DATASET CONTENT →
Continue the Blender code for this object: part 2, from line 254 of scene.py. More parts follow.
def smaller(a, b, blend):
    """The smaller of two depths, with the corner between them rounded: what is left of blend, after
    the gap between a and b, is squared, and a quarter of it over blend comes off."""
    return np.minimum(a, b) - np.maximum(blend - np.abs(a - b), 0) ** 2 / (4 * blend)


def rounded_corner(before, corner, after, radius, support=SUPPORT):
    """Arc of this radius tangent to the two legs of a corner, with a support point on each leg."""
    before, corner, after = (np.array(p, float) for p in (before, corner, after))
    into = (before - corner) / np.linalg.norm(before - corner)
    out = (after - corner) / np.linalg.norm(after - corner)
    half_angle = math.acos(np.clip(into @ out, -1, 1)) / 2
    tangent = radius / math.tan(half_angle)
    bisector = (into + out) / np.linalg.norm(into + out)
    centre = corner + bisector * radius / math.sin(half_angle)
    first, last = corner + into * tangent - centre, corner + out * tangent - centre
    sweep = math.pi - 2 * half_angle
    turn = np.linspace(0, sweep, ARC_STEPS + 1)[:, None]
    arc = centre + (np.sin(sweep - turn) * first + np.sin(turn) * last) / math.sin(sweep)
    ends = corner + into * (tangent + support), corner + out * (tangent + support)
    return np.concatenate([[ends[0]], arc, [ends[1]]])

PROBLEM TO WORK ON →
Give back each line above precisely as it stands.

COMPLETE OUTPUT →
Continue the Blender code for this object: part 2, from line 254 of scene.py. More parts follow.
def smaller(a, b, blend):
    """The smaller of two depths, with the corner between them rounded: what is left of blend, after
    the gap between a and b, is squared, and a quarter of it over blend comes off."""
    return np.minimum(a, b) - np.maximum(blend - np.abs(a - b), 0) ** 2 / (4 * blend)


def rounded_corner(before, corner, after, radius, support=SUPPORT):
    """Arc of this radius tangent to the two legs of a corner, with a support point on each leg."""
    before, corner, after = (np.array(p, float) for p in (before, corner, after))
    into = (before - corner) / np.linalg.norm(before - corner)
    out = (after - corner) / np.linalg.norm(after - corner)
    half_angle = math.acos(np.clip(into @ out, -1, 1)) / 2
    tangent = radius / math.tan(half_angle)
    bisector = (into + out) / np.linalg.norm(into + out)
    centre = corner + bisector * radius / math.sin(half_angle)
    first, last = corner + into * tangent - centre, corner + out * tangent - centre
    sweep = math.pi - 2 * half_angle
    turn = np.linspace(0, sweep, ARC_STEPS + 1)[:, None]
    arc = centre + (np.sin(sweep - turn) * first + np.sin(turn) * last) / math.sin(sweep)
    ends = corner + into * (tangent + support), corner + out * (tangent + support)
    return np.concatenate([[ends[0]], arc, [ends[1]]])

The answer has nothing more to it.